I loved that journey. I loved it, I think, because I had never before in my life been totally without sight of another human being for a full day and a night. Few people have. There was a single narrow strip of hard road running through the soft sands of the desert all the way from the Canal up to Beersheba on the Palestine border. The total distance across the desert was about 200 miles and there was not a village or a hut or a shack or any sign of human life over the entire distance. As I went chugging along through this sterile and treeless wasteland, I began to wonder how many hours or days I would have to wait for another traveller to turn up if my old car should break down.
I was soon to find out. I had been going for some five hours when my radiator began to boil over in the fierce afternoon heat. I stopped and opened the bonnet and waited for everything to cool down. After an hour or so I was able to remove the radiator cap and pour in some more water, but I realized that it would be pointless to drive on again in the full heat of the sun because the engine would simply boil over once more. I must wait, I told myself, until the sun had gone down. But there again I knew I must not drive at night because my headlights did not work and I was certainly not going to run the risk of sliding off the narrow hard strip in the dark and getting bogged down in soft sand. It was a bit of a dilemma and the only way out of it that I could see would be to wait until dawn and make a dash for Beersheba before the sun began to roast my engine again.
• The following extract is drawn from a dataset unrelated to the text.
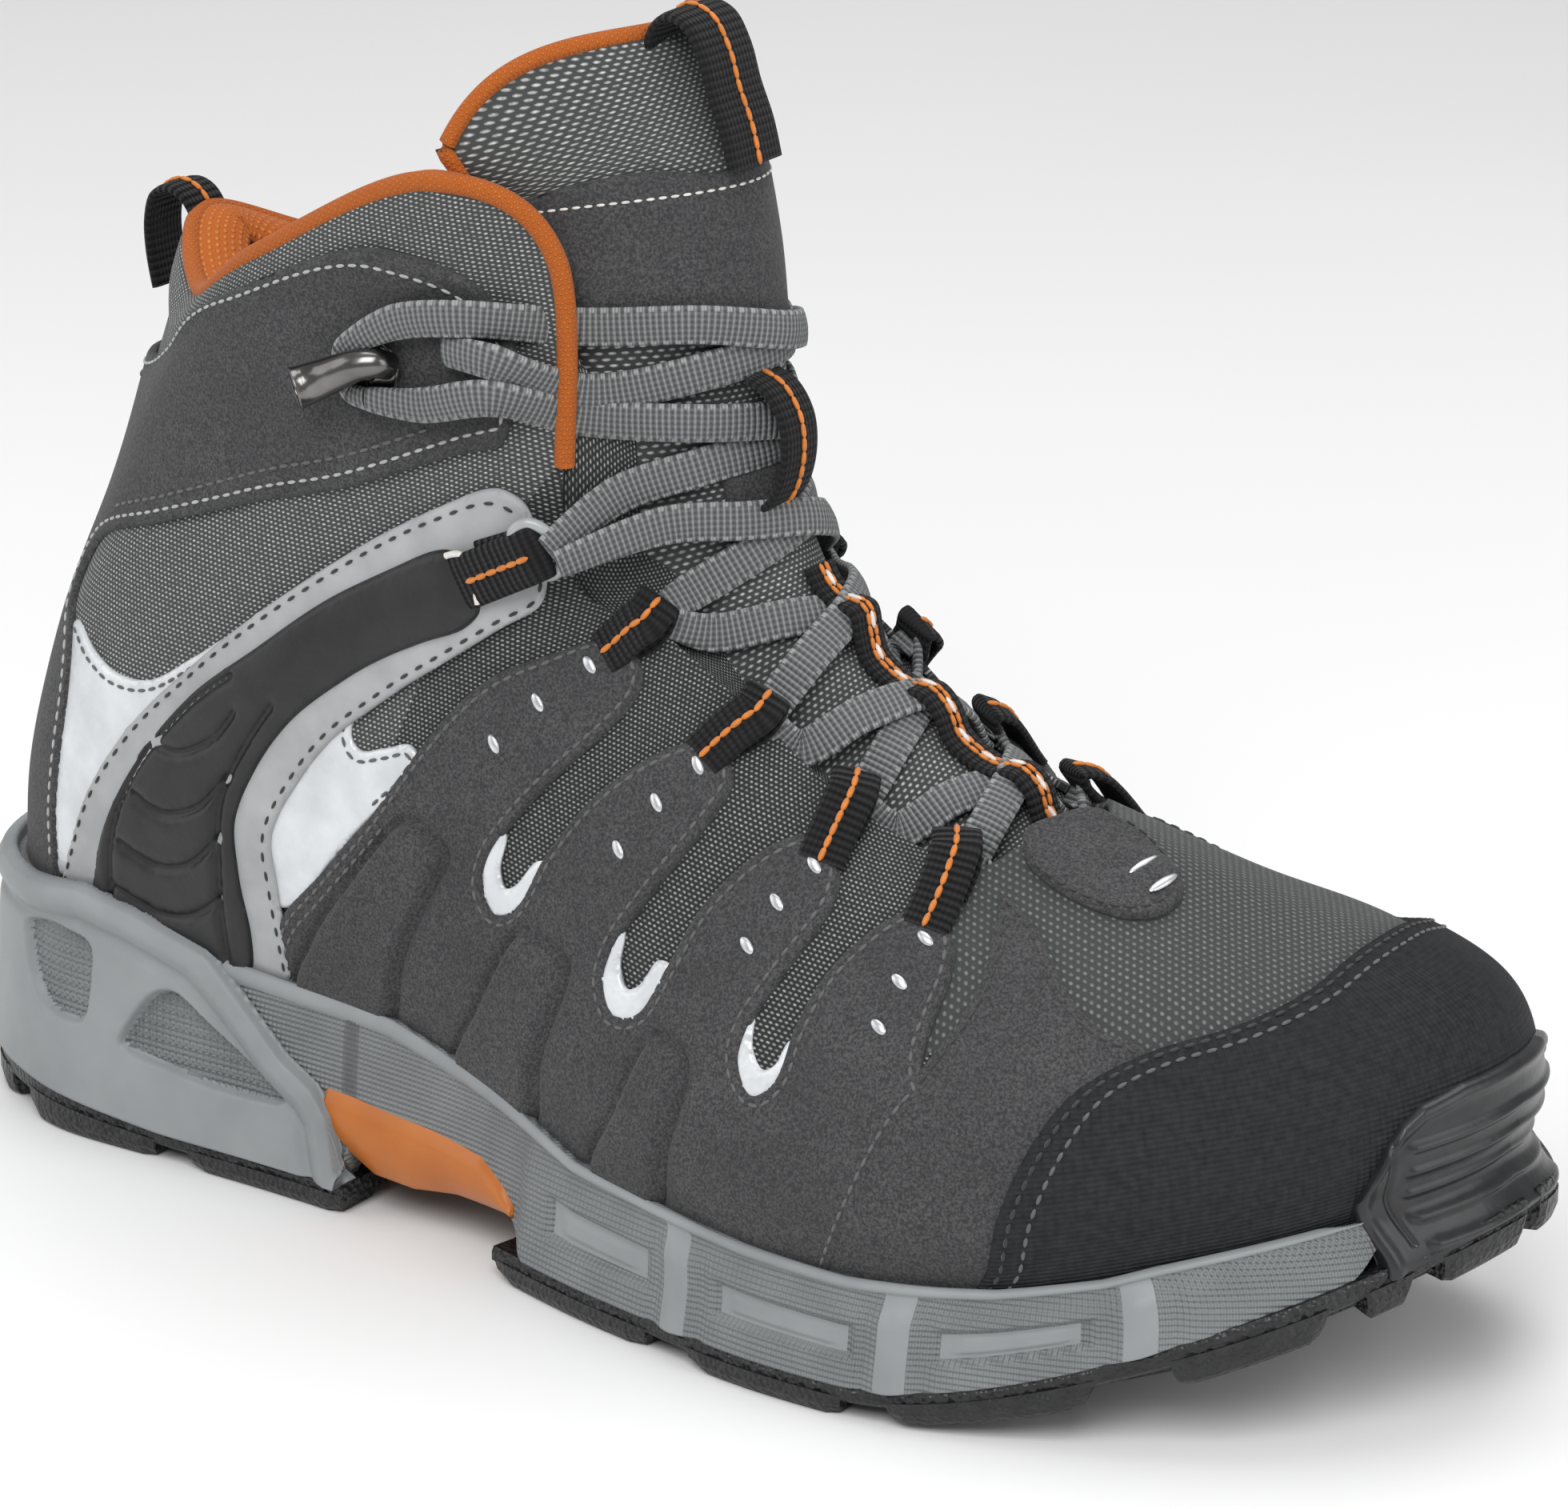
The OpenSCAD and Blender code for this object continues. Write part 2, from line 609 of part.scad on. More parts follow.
module vamp_tab() {
  color("#4b4b4c")
    sheet(function(a, b) let(w = lookup(b, [[0, 0.35], [0.3, 0.9], [1, 0.9]]))
            [mix(-w, w, a), mix(4.15, 4.9, b)],
          8, 5, flat(suede_in), flat(suede_in + suede_t));
}

// Webbing loops along the throat edge, one at each lacing row
loop_stations = [3.05, 4, 4.95, 6];
module lace_loops(medial) {
  for (s = loop_stations)
    sheet(function(a, b) [mix(s - 0.2, s + 0.2, a), mix(4.5, 5.12, b)], 2, 4, flat(suede_in + suede_t + 0.4),
          flat(suede_in + suede_t + 0.4 + 2 * webbing_t), medial);
}

module lace_loops_lateral() {
  color("#1d1e20")
    lace_loops(false);
}

module lace_loops_medial() {
  color("#1d1e20")
    lace_loops(true);
}

// The ring hangs in a webbing loop at the top end of the heel strap
ring_u = 7.1;
ring_v = 4.95;
ring_off = 8;
ring_slack = 0.95;
function ring_centre(medial) = skin(medial ? turn - ring_u : ring_u, ring_v, ring_off);
function ring_back(medial) = ring_centre(medial) - [ring_r + ring_wire, 0, 0];

module strap_loop(medial) {
  c = ring_back(medial);
  color("#1d1e20")
    translate(c)
      rotate([0, 25, 0]) {
        rotate([90, 0, 0])
          difference() {
            cylinder(r = ring_wire + ring_slack + webbing_t, h = loop_w * 0.54, center = true);
            cylinder(r = ring_wire + ring_slack, h = loop_w, center = true);
          }
      }
}

module strap_loop_lateral() {
  strap_loop(false);
}

module strap_loop_medial() {
  strap_loop(true);
}

module lace_ring(medial) {
  color("#b9bdc0")
    translate(ring_centre(medial))
      rotate_extrude($fn = 48)
        translate([ring_r + ring_wire, 0])
          circle(r = ring_wire, $fn = 24);
}

module lace_ring_lateral() {
  lace_ring(false);
}

module lace_ring_medial() {
  lace_ring(true);
}

// Open lace hook: a base plate riveted to the ankle overlay with a curled tube over it
hook_u = 8.85;
hook_v = 3.85;
hook_r = 5.2;
plate_t = 1;
rivet_r = 1.6;
function hook_base(medial) = skin(medial ? turn - hook_u : hook_u, hook_v, suede_in + suede_t + 0.5);
module at_hook(medial) {
  side = medial ? 1 : -1;
  translate(hook_base(medial))
    rotate([-90 * side, 0, 0])
      children();
}

module lace_hook(medial) {
  color("#55565a")
    at_hook(medial) {
      difference() {
        cylinder(r = 5.5, h = plate_t, $fn = 48);
        translate([0, 0, -1])
          cylinder(r = rivet_r + 0.05, h = plate_t + 2);
      }
      translate([-4.6, 0, plate_t + hook_tube + 1.4])
        rotate([90, 0, 90])
          difference() {
            cylinder(r = hook_tube, h = 9.5, center = true);
            cylinder(r = hook_tube - 1, h = 12, center = true);
          }
      translate([-6.4, -1.5, plate_t - 0.2])
        cube([3, 3, 2.4]);
    }
}

module lace_hook_lateral() {
  lace_hook(false);
}

module lace_hook_medial() {
  lace_hook(true);
}

module hook_rivets() {
  color("#8d9094")
    for (medial = [false, true])
      at_hook(medial)
        union() {
          translate([0, 0, -4])
            cylinder(r = rivet_r, h = 4 + plate_t + 0.1);
          translate([0, 0, plate_t + 0.05])
            cylinder(r = 2.4, h = 0.8);
        }
}

module heel_loop() {
  color("#1d1e20")
    strip(concat([[37.5, 158], [36.6, 164]], arc_points(40.6, 167, 4.2, 170, 10, 8), [[45.4, 163]]), 0,
          loop_w, webbing_t);
}

// A length of flat lace through points, lying square to the up directions
module lace_run(points, ups) {
  n = len(points) - 1;
  across = function(i) unit(cross(points[min(i + 1, n)] - points[max(i - 1, 0)], ups[i]));
  lift = function(i) unit(cross(across(i), points[min(i + 1, n)] - points[max(i - 1, 0)]));
  shell([
    for (k = [1, -1]) for (i = [0:n])
      each [points[i] + k * lace_t / 2 * lift(i) + lace_w / 2 * across(i),
            points[i] + k * lace_t / 2 * lift(i) - lace_w / 2 * across(i)]
  ], n, 1);
}
// Crossing from a lateral loop at station a to a medial loop at station b, over the tongue between sa and sb
module crossing(a, b, sa, sb, off, medial) {
  end = function(u) skin(medial ? turn - u : u, lace_end_v, off + 2);
  over = [for (t = steps(-0.5, 0.5, 6)) [mix(sa, sb, t + 0.5), medial ? -t : t]];
  points = concat([end(a)], [for (q = over) tongue_skin(q[0], q[1], off)], [end(turn - b)]);
  up = function(q) tongue_skin(q[0], q[1], 1) - tongue_skin(q[0], q[1], 0);
  lace_run(points, concat([up(over[0])], [for (q = over) up(q)], [up(over[6])]));
}
lace_end_v = 5.4;
// One row of crossings: the stations at its front and rear loops, and the tongue's s beside each
lace_rows = [[3.2, 3.88, 0.8, 1.4], [4.2, 4.8, 1.85, 2.45], [5.12, 5.8, 2.95, 3.55]];
low_off = 1.6;
high_off = 4;

module lace_lower() {
  color("#8b8d8e") {
    for (row = lace_rows) {
      crossing(row[0], row[1], row[2], row[3], low_off, false);
      crossing(row[0], row[1], row[2], row[3], high_off, true);
    }
  }
}

// A straight run of lace across the tongue
module level_run(s, off, reach) {
  ts = steps(-reach, reach, 8);
  lace_run([for (t = ts) tongue_skin(s, t, off + 2.6 * t * t)],
           [for (t = ts) tongue_skin(s, t, 2) - tongue_skin(s, t, 0)]);
}

module lace_upper() {
  color("#8b8d8e") {
    level_run(4.3, 3.2, 0.7);
    level_run(5.95, 3.4, 0.7);
  }
}

outsole_heel();
outsole_ball();
outsole_toe();
midsole_rear();
midsole_toe();
arch_shank();
heel_frame();
lasting_board_rear();
lasting_board_toe();
footbed_rear();
footbed_toe();
shank_plate();
toe_puff();
heel_counter();
lining_rear();
lining_toe();
collar_padding();
quarter_mesh_lateral();
quarter_mesh_medial();
vamp_mesh();
toe_rand();
quarter_overlay_lateral();
quarter_overlay_medial();
vamp_overlay_lateral();
vamp_overlay_medial();
ankle_overlay();
heel_strap_lateral();
heel_strap_medial();
strap_trim_lateral();
strap_trim_medial();
heel_patch_lateral();
heel_patch_medial();
collar_binding();
tongue_lower();
tongue_upper();
tongue_patch();
tongue_lower_patch();
tongue_loop();
tongue_keeper();
centre_webbing();
vamp_tab();
lace_loops_lateral();
lace_loops_medial();
strap_loop_lateral();
strap_loop_medial();
lace_ring_lateral();
lace_ring_medial();
lace_hook_lateral();
lace_hook_medial();
hook_rivets();
heel_loop();
lace_lower();
lace_upper();
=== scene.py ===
import json
import math
import random
import bpy
import numpy as np
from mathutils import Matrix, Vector
from mathutils.geometry import delaunay_2d_cdt


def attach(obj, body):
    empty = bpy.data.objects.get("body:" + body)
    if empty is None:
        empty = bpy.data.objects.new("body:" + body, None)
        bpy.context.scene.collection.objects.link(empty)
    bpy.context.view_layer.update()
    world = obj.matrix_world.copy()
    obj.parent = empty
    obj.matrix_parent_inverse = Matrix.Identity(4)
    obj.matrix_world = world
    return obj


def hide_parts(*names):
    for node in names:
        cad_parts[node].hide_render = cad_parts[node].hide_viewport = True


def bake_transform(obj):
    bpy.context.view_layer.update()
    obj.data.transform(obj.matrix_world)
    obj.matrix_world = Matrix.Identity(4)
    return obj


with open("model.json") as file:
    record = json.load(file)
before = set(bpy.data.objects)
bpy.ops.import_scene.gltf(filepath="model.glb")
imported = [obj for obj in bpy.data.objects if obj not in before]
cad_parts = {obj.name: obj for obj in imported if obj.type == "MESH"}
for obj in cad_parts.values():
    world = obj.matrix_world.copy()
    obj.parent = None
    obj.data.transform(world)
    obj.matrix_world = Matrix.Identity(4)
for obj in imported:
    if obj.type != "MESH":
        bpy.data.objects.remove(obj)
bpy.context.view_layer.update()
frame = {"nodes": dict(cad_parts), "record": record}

# ---------------------------------------------------------------- sizes, in millimetres from the back of the heel
MM = 0.001
JOINTS = {j["name"]: j for j in frame["record"]["behaviour"]["joints"]}
LENGTH = 297.0
HEEL_REF = 40.0
LAST = 12
TURN = 24
SUEDE = 1.3
LACE_WIDE = 6.4
FLEX = (JOINTS["toe_flex"]["pos_m"][0] / MM + HEEL_REF, JOINTS["toe_flex"]["pos_m"][2] / MM)
TILT = (JOINTS["tongue_tilt"]["pos_m"][0] / MM + HEEL_REF, JOINTS["tongue_tilt"]["pos_m"][2] / MM)

# Shape of the upper: one column of [x, half width, z] per station from the toe centre (0) to the heel centre (12),
# each from the feather line up to the top line. part.scad holds the same shape.
UPPER = np.array([
    [[288, 0, 38], [291.5, 0, 51], [287.5, 0, 65], [271, 0, 74], [248.5, 0, 79], [224, 0, 87]],
    [[281, 20, 36], [284, 22, 49], [280, 20.3, 63], [265.5, 16, 72], [244.5, 11, 78], [220, 7, 86.5]],
    [[262.5, 36, 30], [265, 38.3, 44], [260.5, 34.8, 58], [251.5, 27.6, 69], [238, 20, 76], [216, 13, 85]],
    [[229, 49, 22], [230, 51.5, 36], [227, 47, 52], [222, 38, 64], [216, 29, 74], [209, 19, 82]],
    [[198, 50, 20], [199, 52, 36], [197, 46, 54], [194, 38, 69], [192, 30, 81], [189, 20.5, 89]],
    [[162, 43, 22], [163, 45.5, 40], [164, 42, 60], [166, 36, 78], [168, 29.5, 92], [171, 22, 101]],
    [[132, 36, 27], [133, 39.5, 46], [137, 38, 66], [143, 34.5, 85], [149, 29.5, 101], [153, 23, 112]],
    [[106, 33.5, 32], [107, 37.5, 53], [112, 36.5, 74], [119, 33.5, 94], [127, 30, 110], [136, 25, 121]],
    [[82, 33, 35], [84, 37, 58], [91, 35.5, 84], [103, 32.5, 112], [119, 31, 142], [136, 28, 172]],
    [[57, 33.5, 37], [60, 37, 62], [68, 35, 90], [80, 33, 120], [96, 34, 152], [116, 35, 184]],
    [[32, 32.5, 39], [36, 35.5, 64], [44, 32.5, 92], [54, 30.5, 118], [65, 31, 143], [79, 32, 166]],
    [[14, 20, 39], [18, 22, 64], [25, 20.5, 90], [35, 19, 114], [45, 19.5, 135], [57, 21, 153]],
    [[8, 0, 39], [12, 0, 60], [19, 0, 86], [27, 0, 112], [33, 0, 137], [41, 0, 160]],
], float)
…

I had brought a large water-melon with me as emergency rations, and now I cut a chunk out of it and flipped away the black seeds with the point of my knife and ate the lovely cool pink flesh standing beside the car in the sun. There was no shade anywhere except inside the car, but in there it was like an oven. I longed for a parasol or anything else that would give me a little shade, but I had nothing. I was wearing khaki shorts and a khaki shirt and I had a blue RAF cap on my head. I found a rag and soaked it in the tepid drinking water and draped it over my head and put the cap over it. That helped. I walked slowly up and down the boiling hot strip of road and kept gazing in absolute wonder at the amazing landscape that surrounded me. There was the blazing sun, the vast hot sky, and beneath it all on every side a great pale sea of yellow sand that was not quite of this world. There were mountains now in the distance on the right-hand side of the road, pale Tanagra-coloured mountains faintly glazed with blue that rose up suddenly out of the desert and faded away in a haze of heat against the sky. The stillness was overpowering. There was no sound at all, no voice of bird or insect anywhere, and it gave me a queer godlike feeling to be standing there alone in such a splendid hot inhuman landscape – as though I were on another planet, on Jupiter or Mars, or in some place more desolate still, where never would the grass grow green nor a rose bloom red.
I kept pacing slowly up and down the road, waiting for the sun to go down and for the cool night to come along. Then suddenly, in the sand just a foot or so off the road, I saw a giant scorpion. Jet black she was and fully six inches long, and clinging to her back, like passengers on the top of an open bus, were her babies. I bent a little closer to count them. One, two, three, four, five … there were fourteen of them altogether! At that point she saw me. I am quite sure I was the first human she had ever seen in her life, and she curled her tail up high over her body with the pincers wide open, ready to strike in defence of her family. I stepped back a pace but continued to watch her, fascinated. She scuttled over the sand and disappeared into a hole that was her burrow.
When the sun went down, it became dark almost at once, and with the night came a blessed and dramatic drop in temperature. I ate another hunk of water-melon, drank some water and then curled up as best I could in the back seat of the car and went to sleep.
I started off again the next morning at first light, and in another couple of hours I had crossed the desert and come to Beersheba. I drove on northwards across Palestine, through Jerusalem and Nazareth, and in the late afternoon I skirted Mount Carmel and dropped down into the town of Haifa. The aerodrome was outside the town on the edge of the sea, and I drove my old car in triumph past the guard at the gates and parked it alongside the officers’ mess, which was a small hut made of wood and corrugated iron.
We had nine Hurricanes at Haifa and the same number of pilots, and in the days that followed we were kept very busy. Our main job was to protect the navy. Our navy had two large cruisers and several destroyers stationed in Haifa harbour and every day they would sail up the coast past Tyre and Sidon to bombard the Vichy French forces in the mountains around the Damour river. And whenever our ships came out, the Germans came over to bomb them. They came from Rhodes, where they had built up a strong force of Junkers Ju 88s, and just about every day we met those Ju 88s over the fleet. They came over at 8,000 feet and we were usually waiting for them. We would dive in amongst them, shooting at their engines and getting shot at by their front- and rear-gunners, and the sky was filled with bursting shells from the ships below and when one of them exploded close to you it made your plane jump like a stung horse. Sometimes the Vichy French air force joined up with the Germans. They had American Glenn Martins and French Dewoitines and Potez 63s, and we shot some of them down and they killed four of our nine pilots. And then the Germans hit the destroyer Isis and we spent the whole day circling above her in relays and fighting off the Ju 88s while a naval tug towed her back to Haifa.
Once we went out to ground-strafe some Vichy French planes on an airfield near Rayak and as we swept in surprise low over the field at midday we saw to our astonishment a bunch of girls in brightly coloured cotton dresses standing out by the planes with glasses in their hands having drinks with the French pilots, and I remember seeing bottles of wine standing on the wing of one of the planes as we went swooshing over. It was a Sunday morning and the Frenchmen were evidently entertaining their girlfriends and showing off their aircraft to them, which was a very French thing to do in the middle of a war at a front-line aerodrome. Every one of us held our fire on that first pass over the flying field and it was wonderfully comical to see the girls all dropping their wine glasses and galloping in their high heels for the door of the nearest building. We went round again, but this time we were no longer a surprise and they were ready for us with their ground defences, and I am afraid that our chivalry resulted in damage to several of our Hurricanes, including my own. But we destroyed five of their planes on the ground.